● **Data segment**:

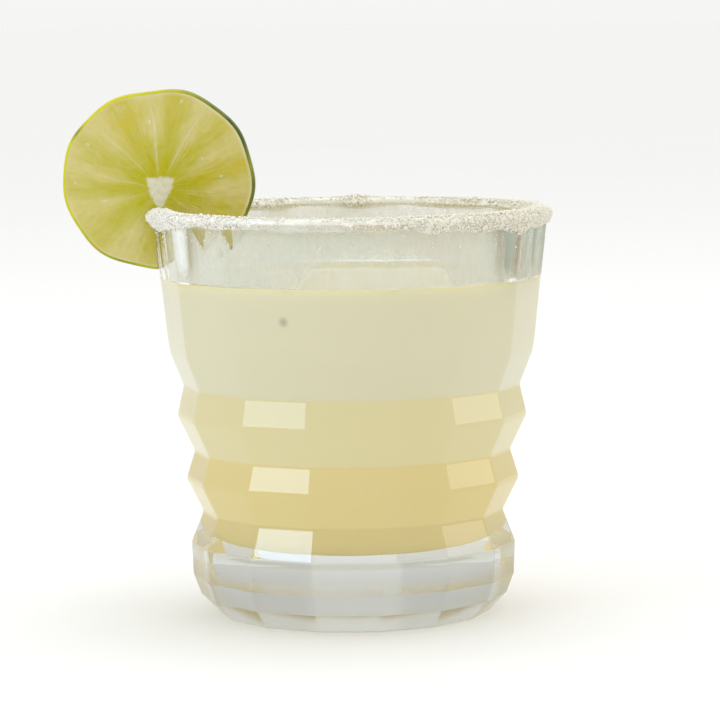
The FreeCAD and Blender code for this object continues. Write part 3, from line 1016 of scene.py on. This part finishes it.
def wheel_outline(angle, inset):
    """Outline of the wheel at angles, in by an inset: an oval with a few low waves."""
    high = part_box("lime_wheel")[1]
    settings = bpy.context.scene.lime
    half_wide = settings.width / 2
    half_high = settings.height / 2
    mean = (half_wide + half_high) / 2

    def share(turn, inward):
        swell = sum(size * MM * np.cos(count * (turn - math.radians(crest)))
                    for count, size, crest in WHEEL_WAVES)
        return (mean + swell - inward) / mean

    rim = np.linspace(0.0, FULL, 721)
    right = (half_wide * share(rim, 0.0) * np.cos(rim)).max()
    top = (half_high * share(rim, 0.0) * np.sin(rim)).max()
    part = share(angle, inset)
    return (high.x - right + half_wide * part * np.cos(angle),
            high.z - top + half_high * part * np.sin(angle))


def wheel_rings():
    """Rings of the wheel: out over the front face, round the peel and in over the back face.

    A face's point is core + t (outline - core), and the peel's rows are the outline itself,
    inset by a quarter circle at each face."""
    settings = bpy.context.scene.lime
    half = settings.thickness / 2
    angle = np.linspace(FULL, 0.0, 481)[:-1]
    rim_x, rim_z = wheel_outline(angle, 0.0)
    core = np.array([rim_x.max() + rim_x.min(), rim_z.max() + rim_z.min()]) / 2 + CORE_SHIFT
    shares = np.concatenate([np.linspace(0.02, 0.94, 62), np.linspace(0.95, 1.0, 8)])

    def face(inset, depth):
        across, upward = wheel_outline(angle, inset)
        x = core[0] + shares[:, None] * (across - core[0])[None, :]
        z = core[1] + shares[:, None] * (upward - core[1])[None, :]
        return np.stack([x, np.full_like(x, depth), z], axis=-1)

    def peel_row(inset, depth, share, side):
        across, upward = wheel_outline(angle, inset * (1 - math.sin(share * math.pi / 2)))
        row_depth = side * (half - depth * (1 - math.cos(share * math.pi / 2)))
        return np.stack([across, np.full_like(across, row_depth), upward], axis=-1)

    turn = np.linspace(0.0, 1.0, 6)[1:]
    peel = [peel_row(FRONT_INSET, FRONT_DEPTH, share, -1) for share in turn]
    peel += [peel_row(BACK_INSET, BACK_DEPTH, share, 1) for share in turn[::-1]]
    rings = np.concatenate([face(FRONT_INSET, -half), np.array(peel),
                            face(BACK_INSET, half)[::-1]])
    share_rows = np.concatenate([shares, np.ones(len(peel)), shares[::-1]])
    side_rows = np.concatenate([-np.ones(len(shares)), np.zeros(len(peel)), np.ones(len(shares))])
    return rings, angle, share_rows, side_rows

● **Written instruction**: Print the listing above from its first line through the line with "the wheel at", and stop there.

● **Response to the exercise**:
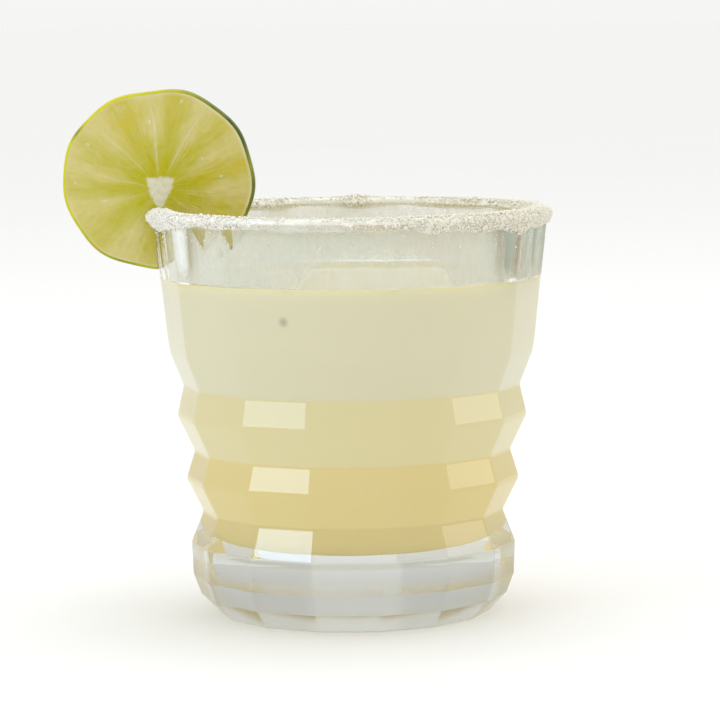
The FreeCAD and Blender code for this object continues. Write part 3, from line 1016 of scene.py on. This part finishes it.
def wheel_outline(angle, inset):
    """Outline of the wheel at angles, in by an inset: an oval with a few low waves."""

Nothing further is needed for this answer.